Given problem: Copy exactly the lines of the material below that run from the one containing "The three.js and" through the one containing "return tree.step(inside *". Copy no other lines.

Data listing:
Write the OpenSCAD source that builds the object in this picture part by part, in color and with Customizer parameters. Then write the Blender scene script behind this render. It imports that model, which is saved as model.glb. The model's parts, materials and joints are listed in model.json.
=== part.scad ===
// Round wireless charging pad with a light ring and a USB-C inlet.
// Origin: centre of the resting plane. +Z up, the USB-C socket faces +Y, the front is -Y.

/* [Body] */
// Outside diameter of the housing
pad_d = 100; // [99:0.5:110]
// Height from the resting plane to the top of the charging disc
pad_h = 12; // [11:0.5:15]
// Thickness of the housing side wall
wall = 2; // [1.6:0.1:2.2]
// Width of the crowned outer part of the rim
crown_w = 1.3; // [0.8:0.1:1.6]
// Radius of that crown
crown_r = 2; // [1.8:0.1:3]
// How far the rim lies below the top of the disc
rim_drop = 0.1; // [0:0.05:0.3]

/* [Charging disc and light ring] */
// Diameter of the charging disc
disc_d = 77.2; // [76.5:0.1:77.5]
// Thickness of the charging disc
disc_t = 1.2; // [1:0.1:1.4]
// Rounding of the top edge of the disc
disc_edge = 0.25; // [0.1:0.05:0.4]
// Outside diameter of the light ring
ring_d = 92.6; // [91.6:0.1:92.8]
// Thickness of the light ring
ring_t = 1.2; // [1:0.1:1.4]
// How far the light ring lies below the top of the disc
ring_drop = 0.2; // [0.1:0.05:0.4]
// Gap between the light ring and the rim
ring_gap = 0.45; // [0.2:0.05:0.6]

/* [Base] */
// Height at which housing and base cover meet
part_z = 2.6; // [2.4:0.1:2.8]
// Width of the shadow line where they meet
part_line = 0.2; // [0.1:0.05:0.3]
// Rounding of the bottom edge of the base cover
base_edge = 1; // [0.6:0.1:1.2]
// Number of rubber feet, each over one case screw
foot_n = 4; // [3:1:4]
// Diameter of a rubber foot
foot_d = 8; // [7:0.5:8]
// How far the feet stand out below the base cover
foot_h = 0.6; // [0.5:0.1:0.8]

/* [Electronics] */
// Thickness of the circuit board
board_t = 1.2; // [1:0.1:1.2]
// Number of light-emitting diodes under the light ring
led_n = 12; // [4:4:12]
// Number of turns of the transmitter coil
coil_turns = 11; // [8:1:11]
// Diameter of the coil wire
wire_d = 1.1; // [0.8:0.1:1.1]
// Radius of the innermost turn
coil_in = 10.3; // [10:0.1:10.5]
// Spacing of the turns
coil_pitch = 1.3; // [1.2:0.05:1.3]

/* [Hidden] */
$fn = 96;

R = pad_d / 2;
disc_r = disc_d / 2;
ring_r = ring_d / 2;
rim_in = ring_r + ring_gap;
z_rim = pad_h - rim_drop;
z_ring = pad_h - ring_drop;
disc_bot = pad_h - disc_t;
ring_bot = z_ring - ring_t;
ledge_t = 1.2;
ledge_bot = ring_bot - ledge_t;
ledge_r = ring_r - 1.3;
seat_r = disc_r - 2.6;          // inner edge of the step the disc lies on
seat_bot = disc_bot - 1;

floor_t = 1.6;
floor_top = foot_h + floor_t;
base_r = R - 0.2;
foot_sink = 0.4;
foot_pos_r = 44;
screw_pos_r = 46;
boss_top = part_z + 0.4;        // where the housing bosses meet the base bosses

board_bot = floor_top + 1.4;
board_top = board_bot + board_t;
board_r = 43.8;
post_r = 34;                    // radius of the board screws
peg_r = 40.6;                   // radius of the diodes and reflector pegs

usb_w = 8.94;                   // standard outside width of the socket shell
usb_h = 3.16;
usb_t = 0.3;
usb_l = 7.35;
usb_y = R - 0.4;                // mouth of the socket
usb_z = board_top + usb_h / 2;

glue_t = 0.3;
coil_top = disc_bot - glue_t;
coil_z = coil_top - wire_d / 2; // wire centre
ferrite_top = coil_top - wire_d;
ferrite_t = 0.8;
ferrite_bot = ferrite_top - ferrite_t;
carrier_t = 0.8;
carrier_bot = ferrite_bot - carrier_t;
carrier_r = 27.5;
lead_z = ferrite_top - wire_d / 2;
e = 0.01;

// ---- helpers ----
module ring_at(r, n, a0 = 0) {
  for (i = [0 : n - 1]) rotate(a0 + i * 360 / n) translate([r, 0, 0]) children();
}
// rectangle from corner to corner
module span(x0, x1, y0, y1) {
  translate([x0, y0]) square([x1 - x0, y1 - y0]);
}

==

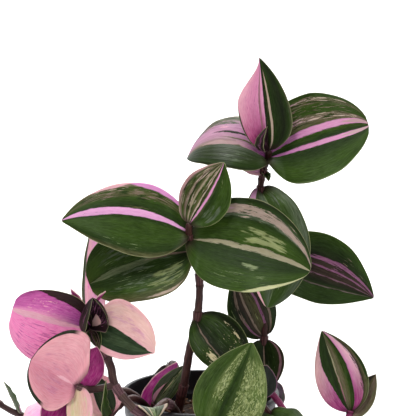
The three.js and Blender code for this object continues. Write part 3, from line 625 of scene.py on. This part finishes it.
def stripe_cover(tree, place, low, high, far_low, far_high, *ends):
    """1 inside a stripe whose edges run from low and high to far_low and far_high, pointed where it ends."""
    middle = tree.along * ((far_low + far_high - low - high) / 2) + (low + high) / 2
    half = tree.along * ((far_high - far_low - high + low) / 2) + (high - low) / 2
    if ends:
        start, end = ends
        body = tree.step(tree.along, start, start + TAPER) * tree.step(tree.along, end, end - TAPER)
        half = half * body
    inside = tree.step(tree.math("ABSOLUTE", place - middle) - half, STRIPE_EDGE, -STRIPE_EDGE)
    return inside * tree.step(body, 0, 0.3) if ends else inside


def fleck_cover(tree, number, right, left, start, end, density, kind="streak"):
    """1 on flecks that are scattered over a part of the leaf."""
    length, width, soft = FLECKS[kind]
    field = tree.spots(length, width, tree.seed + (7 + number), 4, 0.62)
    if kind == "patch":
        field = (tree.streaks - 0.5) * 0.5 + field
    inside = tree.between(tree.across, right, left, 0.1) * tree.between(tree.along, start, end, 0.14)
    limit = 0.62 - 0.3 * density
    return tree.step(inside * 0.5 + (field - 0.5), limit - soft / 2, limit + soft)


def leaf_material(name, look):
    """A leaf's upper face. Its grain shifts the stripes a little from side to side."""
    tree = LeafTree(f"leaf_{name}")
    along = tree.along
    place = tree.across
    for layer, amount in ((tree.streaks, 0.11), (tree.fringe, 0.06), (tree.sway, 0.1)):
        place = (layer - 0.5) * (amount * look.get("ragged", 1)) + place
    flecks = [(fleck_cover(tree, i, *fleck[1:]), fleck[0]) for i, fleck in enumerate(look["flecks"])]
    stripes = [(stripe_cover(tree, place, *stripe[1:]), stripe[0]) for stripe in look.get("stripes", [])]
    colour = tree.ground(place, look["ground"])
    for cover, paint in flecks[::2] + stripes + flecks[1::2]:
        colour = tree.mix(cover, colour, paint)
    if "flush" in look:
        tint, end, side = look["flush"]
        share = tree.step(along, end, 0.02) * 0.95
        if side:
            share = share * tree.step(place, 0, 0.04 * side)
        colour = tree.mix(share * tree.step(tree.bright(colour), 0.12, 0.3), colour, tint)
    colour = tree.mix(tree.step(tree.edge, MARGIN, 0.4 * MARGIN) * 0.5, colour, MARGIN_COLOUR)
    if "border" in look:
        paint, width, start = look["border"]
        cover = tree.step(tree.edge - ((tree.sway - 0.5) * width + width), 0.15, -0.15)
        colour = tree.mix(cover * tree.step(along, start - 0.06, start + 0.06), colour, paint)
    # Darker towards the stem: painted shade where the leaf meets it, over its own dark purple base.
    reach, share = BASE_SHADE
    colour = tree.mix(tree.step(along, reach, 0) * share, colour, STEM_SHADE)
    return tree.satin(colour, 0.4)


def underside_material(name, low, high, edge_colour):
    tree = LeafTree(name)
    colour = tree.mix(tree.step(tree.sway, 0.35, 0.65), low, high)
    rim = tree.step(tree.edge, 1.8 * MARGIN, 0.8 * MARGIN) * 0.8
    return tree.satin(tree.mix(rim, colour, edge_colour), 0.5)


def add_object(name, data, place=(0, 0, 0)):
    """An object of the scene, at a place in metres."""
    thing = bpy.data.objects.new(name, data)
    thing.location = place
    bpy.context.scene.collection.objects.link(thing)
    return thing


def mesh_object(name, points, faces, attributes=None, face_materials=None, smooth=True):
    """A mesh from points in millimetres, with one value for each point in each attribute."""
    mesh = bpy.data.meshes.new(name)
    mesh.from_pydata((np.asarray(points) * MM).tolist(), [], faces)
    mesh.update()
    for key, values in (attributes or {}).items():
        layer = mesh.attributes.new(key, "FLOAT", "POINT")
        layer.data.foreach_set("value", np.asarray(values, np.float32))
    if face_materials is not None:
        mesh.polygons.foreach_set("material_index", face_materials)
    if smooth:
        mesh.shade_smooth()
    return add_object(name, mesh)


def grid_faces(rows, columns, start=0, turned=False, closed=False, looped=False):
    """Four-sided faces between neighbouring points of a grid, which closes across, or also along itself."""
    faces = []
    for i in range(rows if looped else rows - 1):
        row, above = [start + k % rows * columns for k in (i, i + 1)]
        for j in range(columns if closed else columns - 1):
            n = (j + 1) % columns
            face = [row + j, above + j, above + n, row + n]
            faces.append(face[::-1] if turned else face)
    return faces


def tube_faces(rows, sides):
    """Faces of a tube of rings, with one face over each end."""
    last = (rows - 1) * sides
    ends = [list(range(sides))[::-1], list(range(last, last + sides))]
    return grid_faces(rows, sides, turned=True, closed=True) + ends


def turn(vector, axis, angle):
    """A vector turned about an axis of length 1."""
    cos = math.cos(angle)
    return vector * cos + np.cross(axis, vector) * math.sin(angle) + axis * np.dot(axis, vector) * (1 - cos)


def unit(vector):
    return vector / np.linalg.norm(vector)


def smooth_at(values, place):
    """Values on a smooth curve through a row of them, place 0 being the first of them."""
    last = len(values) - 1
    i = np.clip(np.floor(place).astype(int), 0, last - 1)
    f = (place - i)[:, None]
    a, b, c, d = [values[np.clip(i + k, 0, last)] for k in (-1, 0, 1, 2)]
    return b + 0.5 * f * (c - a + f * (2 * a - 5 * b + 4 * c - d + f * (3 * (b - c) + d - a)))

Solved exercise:
The three.js and Blender code for this object continues. Write part 3, from line 625 of scene.py on. This part finishes it.
def stripe_cover(tree, place, low, high, far_low, far_high, *ends):
    """1 inside a stripe whose edges run from low and high to far_low and far_high, pointed where it ends."""
    middle = tree.along * ((far_low + far_high - low - high) / 2) + (low + high) / 2
    half = tree.along * ((far_high - far_low - high + low) / 2) + (high - low) / 2
    if ends:
        start, end = ends
        body = tree.step(tree.along, start, start + TAPER) * tree.step(tree.along, end, end - TAPER)
        half = half * body
    inside = tree.step(tree.math("ABSOLUTE", place - middle) - half, STRIPE_EDGE, -STRIPE_EDGE)
    return inside * tree.step(body, 0, 0.3) if ends else inside


def fleck_cover(tree, number, right, left, start, end, density, kind="streak"):
    """1 on flecks that are scattered over a part of the leaf."""
    length, width, soft = FLECKS[kind]
    field = tree.spots(length, width, tree.seed + (7 + number), 4, 0.62)
    if kind == "patch":
        field = (tree.streaks - 0.5) * 0.5 + field
    inside = tree.between(tree.across, right, left, 0.1) * tree.between(tree.along, start, end, 0.14)
    limit = 0.62 - 0.3 * density
    return tree.step(inside * 0.5 + (field - 0.5), limit - soft / 2, limit + soft)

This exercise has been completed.